Thus, instead of lamenting the loss of the old order and wanting to rebuild something that it had achieved, even while discarding forms of exclusion and hierarchy endemic to it, the New Labor Culturalist points instead to the new world as potentially more radical, liberatory and revolutionary than the one that featured an organized industrial working class making high value products. Winant confuses an unmaking for a remaking, seemingly not finding anything lost in the transition to a service economy, and either ignorant of or resistant to the fact that industrial workers not only work in industries where more profit can translate to higher wages but also enjoy far greater leverage to transform profit into wages. “In the long view,” he writes in The New York Times, “[blue-collar work] seems not to be a category of labor for which our economy generates consistent demand.”

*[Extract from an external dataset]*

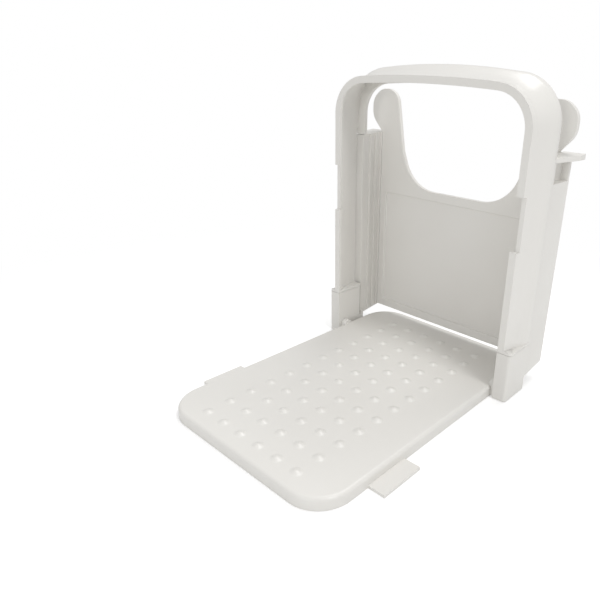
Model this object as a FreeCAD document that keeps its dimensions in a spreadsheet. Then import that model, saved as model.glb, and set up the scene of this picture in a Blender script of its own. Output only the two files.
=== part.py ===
import FreeCAD, Part
import math
import os
import re

import Sketcher

# Folding guide for slicing bread: a base plate, a frame that hinges down over it
# (an arch between two slotted side walls) and a stop plate that lifts out of the walls.
# X runs across, Y from the loading end to the stop, Z up. The origin is at the centre
# of the base plate's underside.

doc = FreeCAD.newDocument("bread_slicer_guide")
sheet = doc.addObject("Spreadsheet::Sheet", "dims")
NAMES = []


def dim(name, size):
    NAMES.append(name)
    row = str(len(NAMES))
    sheet.set("A" + row, name)
    sheet.set("B" + row, str(size))
    sheet.setAlias("B" + row, name)


# Base plate.
dim("base_gap", 2.5)
dim("base_length", 220)
dim("base_height", 8)
dim("base_corner", 23)
dim("base_round", 2.5)
dim("base_skin", 2.5)
dim("base_rim", 3.2)
dim("rib_thick", 2)
dim("rib_pitch", 70)
dim("boss_size", 16)
dim("pip_size", 7)
dim("pip_rise", 1.2)
dim("pip_slope", 40)
dim("pip_pitch", 16.6)
dim("pip_columns", 6)
dim("pip_rows", 12)
dim("pip_margin", 12.6)
dim("tab_reach", 11.7)
dim("tab_length", 31.5)
dim("tab_thick", 2)
dim("tab_from_end", 36.5)
dim("lug_thick", 4.5)
dim("lug_wall", 2.2)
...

The Politics of Exclusion vs. Class Politics
The political vision at work in Winant’s writing, mostly hiding behind the scenes in The Next Shift, comes out much more explicitly in topical and political essays in Dissent, n+1, The New York Times, Jacobin, and other outlets. These writings outline a political theory informing The Next Shift wherein dynamics of inclusion/exclusion often take precedence over those of class formation and class struggle.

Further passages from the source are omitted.